In Chicago, I met my wife. We didn't have a ton of money, but we had an abundance of poor judgment. So eventually we moved to Texas. Then we made a kid, and we bought a Passat station wagon, which is what certain aging middle-class white artsy types were driving in the early aughts. How I hated that Passat. It was slow and ugly and full of gray fabric. Also, it broke down sometimes for no good reason. What a piece of crap.
Then, in another stunning life mistake, we moved to California. Not many good things came out of that decision. But we did trade in our Passat wagon for a Prius. The exterior was deep blue, just like the first car I'd cared about. Then I got behind the wheel. Suddenly, I loved driving again.
The Prius wasn't fast, but I didn't care about speed. It wasn't strong, but I didn't care about strength. Inside, there were lots of little lights and buttons and plastic doo-dads, and my yoga gear fit in the trunk. It went "beep boop beep boop" when I put it in reverse. I felt like I was driving R2D2. Here, at last, was a car that understood what I needed, even if all that I needed was a certain kind of delusional yuppie self-satisfaction.
Screw you all, I found myself thinking. I drive a Prius.
My wife and I adopted the Prius early enough so that we got the special yellow sticker on the side bumper that allowed us to drive solo in the HOV lanes, the only kind of VIP access we ever had in our six years in Los Angeles. We were grateful, but also felt entitled, which we were, dammit.
The Prius is so loaded with cultural symbolism and Red State Clooney-hatred that sometimes we forget the real reason it exists: An extraordinary hybrid drivetrain, the most significant evolution in transportation technology since the combustion engine. A car that doesn't always burn gas when you idle; it's quite a concept.
Suddenly, the act of sitting in traffic, one of life's most maddening activities, had become a source of self-satisfaction. From such transformations, revolutions are born.
The Prius is the most important car brand since the Model T. Most car nuts, focused on its incredibly bland transmission and mediocre steering, miss the whole point. Before the Prius, no one honestly believed that a slow car that didn't run entirely on gas could be popular. The car makers continue to churn out thousands of shitty crossover SUVs with 20 MPG combined, but does anyone really believe that's the future? Of course not. We all know that they're the last dinosaurs wandering the roads before Peak Oil's comet hits.

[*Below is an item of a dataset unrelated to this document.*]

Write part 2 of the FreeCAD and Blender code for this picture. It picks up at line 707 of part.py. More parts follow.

Alternative-energy cars are the future. The Prius is the third best-selling car in the U.S. for a reason. It has to be, or we're going to die.
There have been and will be less expensive cars than the Prius. There will be more fuel-efficient cars. There will be ones that perform better. It's even possible that a car will appear that does all three. But we'll always remember the Prius, which eased us into the concept of the car as energy-saving household appliance, something as utilitarian as a low-flow dishwasher. It gets you where you need to go without using excessive fossil fuels, always did, and always will. For that, I'll always be grateful.

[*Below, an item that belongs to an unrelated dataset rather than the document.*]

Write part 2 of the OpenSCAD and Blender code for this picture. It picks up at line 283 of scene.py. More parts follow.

I am a robot. I am only programmed to serve humans. Beep boop beep boop. Screw you.
Prius stories. I've got a million of ‘em, because I'm a Prius expert. I've driven a Series One, a Series 2, and a Series 3. None of them ever gave me a squeak of trouble. For a week in Austin, I had a Prius C. Driving that, admittedly, felt like I was rolling down the street in a beach ball, with about as much protection from the elements. When I sat behind a Ford F-150 at a stoplight, it looked like the truck had shat out my car during its lunch break. The seats were made out of cheaper material than my son's backpack. But it was a super-cute turquoise color and it averaged, in the time I had it, about 62 mpg. **** to the you.

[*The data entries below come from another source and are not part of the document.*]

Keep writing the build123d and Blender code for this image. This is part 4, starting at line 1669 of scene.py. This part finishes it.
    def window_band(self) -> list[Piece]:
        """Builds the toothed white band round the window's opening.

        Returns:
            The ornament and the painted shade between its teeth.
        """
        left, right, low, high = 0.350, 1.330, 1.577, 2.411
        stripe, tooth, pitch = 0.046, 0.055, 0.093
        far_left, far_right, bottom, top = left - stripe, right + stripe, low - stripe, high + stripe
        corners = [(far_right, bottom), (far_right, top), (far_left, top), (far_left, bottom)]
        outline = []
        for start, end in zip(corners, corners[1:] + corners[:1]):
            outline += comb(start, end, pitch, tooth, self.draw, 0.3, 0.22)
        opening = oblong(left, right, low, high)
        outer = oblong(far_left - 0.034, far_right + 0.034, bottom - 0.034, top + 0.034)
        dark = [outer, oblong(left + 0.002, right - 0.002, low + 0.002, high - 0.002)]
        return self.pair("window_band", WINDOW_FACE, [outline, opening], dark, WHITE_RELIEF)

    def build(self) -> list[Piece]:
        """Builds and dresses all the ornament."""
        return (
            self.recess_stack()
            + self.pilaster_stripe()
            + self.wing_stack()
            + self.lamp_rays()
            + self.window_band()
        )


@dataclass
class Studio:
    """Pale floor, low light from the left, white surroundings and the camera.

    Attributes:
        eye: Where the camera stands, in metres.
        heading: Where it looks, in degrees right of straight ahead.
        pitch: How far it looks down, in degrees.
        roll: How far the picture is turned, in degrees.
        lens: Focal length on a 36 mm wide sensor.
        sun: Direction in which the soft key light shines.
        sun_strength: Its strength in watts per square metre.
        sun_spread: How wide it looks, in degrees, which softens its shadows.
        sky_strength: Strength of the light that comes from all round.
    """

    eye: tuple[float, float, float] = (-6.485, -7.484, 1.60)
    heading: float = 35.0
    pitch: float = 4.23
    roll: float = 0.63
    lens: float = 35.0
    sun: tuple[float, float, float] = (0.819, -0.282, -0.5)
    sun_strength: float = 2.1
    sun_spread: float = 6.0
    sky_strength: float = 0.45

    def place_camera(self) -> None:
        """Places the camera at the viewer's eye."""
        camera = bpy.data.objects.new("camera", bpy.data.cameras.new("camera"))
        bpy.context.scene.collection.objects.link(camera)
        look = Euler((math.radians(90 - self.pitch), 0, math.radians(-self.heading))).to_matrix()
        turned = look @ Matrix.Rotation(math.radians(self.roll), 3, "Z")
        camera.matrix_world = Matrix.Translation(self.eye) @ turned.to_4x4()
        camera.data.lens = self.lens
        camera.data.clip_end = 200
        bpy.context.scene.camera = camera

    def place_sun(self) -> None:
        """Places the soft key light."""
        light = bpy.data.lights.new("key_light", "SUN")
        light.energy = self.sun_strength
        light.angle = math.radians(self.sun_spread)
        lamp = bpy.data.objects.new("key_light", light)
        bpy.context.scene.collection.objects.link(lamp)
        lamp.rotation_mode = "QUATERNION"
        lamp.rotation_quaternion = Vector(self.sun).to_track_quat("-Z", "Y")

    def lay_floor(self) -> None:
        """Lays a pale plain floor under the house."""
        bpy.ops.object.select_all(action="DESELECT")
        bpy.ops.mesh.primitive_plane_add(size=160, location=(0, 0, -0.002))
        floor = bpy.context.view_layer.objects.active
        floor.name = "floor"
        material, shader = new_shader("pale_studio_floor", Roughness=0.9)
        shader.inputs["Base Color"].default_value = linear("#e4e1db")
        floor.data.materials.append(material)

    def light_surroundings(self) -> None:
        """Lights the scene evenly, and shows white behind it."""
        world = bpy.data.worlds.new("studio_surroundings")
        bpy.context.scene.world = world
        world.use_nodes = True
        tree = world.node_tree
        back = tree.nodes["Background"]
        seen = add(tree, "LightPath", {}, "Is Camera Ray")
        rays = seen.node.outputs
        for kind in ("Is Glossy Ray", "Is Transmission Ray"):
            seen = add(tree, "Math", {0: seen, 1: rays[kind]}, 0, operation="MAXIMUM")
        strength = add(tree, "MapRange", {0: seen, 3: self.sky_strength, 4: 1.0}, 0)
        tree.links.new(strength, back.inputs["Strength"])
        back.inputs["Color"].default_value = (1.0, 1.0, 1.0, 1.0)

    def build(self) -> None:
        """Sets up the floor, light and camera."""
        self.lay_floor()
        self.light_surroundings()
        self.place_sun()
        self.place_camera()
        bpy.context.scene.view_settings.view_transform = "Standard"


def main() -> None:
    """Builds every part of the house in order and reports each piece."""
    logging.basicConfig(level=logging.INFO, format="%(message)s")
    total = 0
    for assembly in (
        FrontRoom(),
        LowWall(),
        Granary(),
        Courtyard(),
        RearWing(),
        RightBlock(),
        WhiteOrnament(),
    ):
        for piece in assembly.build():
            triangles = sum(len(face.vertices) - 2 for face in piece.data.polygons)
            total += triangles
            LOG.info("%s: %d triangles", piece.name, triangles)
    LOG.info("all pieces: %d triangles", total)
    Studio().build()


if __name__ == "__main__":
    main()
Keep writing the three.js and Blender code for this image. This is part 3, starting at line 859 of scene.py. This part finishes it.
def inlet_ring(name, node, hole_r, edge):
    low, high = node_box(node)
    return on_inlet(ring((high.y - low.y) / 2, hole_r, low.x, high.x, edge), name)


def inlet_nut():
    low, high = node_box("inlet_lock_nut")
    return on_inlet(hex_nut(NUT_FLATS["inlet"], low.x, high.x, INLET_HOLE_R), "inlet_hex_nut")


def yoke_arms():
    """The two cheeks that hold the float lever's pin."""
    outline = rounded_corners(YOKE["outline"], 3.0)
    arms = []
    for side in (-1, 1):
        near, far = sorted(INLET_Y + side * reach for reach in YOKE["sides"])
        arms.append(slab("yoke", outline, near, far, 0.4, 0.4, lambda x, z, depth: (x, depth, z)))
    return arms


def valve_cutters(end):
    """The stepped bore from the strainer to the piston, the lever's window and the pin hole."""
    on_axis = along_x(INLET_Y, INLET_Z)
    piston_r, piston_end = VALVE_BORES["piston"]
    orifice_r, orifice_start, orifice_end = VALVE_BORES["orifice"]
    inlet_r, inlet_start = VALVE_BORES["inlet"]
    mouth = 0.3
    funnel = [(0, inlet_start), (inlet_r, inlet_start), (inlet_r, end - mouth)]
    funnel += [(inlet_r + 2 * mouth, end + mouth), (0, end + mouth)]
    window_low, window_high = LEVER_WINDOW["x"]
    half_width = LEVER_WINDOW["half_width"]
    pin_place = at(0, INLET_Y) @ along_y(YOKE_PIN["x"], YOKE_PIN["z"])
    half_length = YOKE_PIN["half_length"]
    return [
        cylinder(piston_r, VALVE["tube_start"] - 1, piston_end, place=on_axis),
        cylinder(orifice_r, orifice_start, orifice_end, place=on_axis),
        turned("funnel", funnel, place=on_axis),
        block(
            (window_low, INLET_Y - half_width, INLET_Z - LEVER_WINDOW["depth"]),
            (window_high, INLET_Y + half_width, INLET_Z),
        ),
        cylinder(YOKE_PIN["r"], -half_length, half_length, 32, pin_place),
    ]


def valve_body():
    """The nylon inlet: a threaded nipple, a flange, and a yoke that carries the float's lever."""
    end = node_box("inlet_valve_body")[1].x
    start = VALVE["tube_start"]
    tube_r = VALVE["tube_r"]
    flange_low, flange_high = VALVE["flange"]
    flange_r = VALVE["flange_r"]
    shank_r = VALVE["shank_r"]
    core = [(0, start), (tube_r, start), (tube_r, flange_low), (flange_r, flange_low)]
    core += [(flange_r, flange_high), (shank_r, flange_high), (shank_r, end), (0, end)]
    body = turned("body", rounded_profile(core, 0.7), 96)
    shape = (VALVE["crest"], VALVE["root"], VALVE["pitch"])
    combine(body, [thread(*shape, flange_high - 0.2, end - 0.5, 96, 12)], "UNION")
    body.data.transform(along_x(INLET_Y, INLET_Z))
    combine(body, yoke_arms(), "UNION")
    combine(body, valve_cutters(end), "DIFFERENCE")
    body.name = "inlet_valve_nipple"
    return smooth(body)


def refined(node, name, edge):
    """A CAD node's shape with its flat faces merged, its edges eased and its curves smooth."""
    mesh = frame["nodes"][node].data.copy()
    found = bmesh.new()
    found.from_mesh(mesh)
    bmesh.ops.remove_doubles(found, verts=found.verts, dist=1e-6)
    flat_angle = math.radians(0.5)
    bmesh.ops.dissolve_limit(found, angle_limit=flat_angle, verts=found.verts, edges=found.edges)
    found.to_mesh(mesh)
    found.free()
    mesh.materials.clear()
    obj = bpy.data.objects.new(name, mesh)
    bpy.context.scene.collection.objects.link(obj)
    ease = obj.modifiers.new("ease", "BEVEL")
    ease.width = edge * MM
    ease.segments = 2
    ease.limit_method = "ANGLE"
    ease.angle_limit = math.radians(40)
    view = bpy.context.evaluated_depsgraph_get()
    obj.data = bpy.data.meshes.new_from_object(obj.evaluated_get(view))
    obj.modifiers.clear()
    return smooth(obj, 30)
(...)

Then came the V, which my wife and I were very excited to drive. It would be like our old Passat, we thought, but not shitty. I'll admit that it disappointed a little, though I don't really think it was the car's fault. The V drove the same as any other Prius, got the same gas mileage, and had a little extra trunk space. But it smelled funny inside, as though it were a hotel lobby that used to allow smoking but had never quite gotten rid of the residue. It made me feel moldy and sad, like an elderly widower.
But my depressive tendencies aren't the point here. I essentially got the V so I could take my friends Ben and Katie for a ride. They recently had a baby. As such, they remind my wife and I of ourselves ten years ago, when our lives still contained a shred of promise and hope. Ben needed a new car. His 2004 VW Goat, or whatever the **** it's called, had begun making strange noises. Plus, the ceiling liner had become unstuck and it hung down in his face while he drove. They coveted the V.
I went to their house on a Sunday. They spent 15 minutes trying to figure out how to buckle the baby seat into the back. Ben sat in the front seat and twitched around like I'd just put catnip in front of his face. Optimal ergonomics are important to him. Then he turned on the car and spent several minutes pressing buttons. Like many Prius drivers, he likes technology but doesn't care about engines. He almost seemed relieved when, halfway through our 30 minute test-drive, Katie took the wheel. He then tried out the rest of the awesome buttons.
I asked them how they liked it. Ben nodded his approval. Katie said, "It's good. There's enough legroom." They seemed about as excited as if I'd given them each a glass of lukewarm water.
Attention Gearheads: Ben, Katie, and I think how most drivers think. We like the shiny buttons and the legroom. Driving is just something we do on errands. And we don't like to spend all our money on gas. This is the mentality of the Prius customer, screw you.
A few weeks later, I caught up with Ben on gmail.
"Did you get the V?" I asked.
"We got it!" he typed back. "Driving back now from Houston, it is great. Not as nice as the one you had tho!"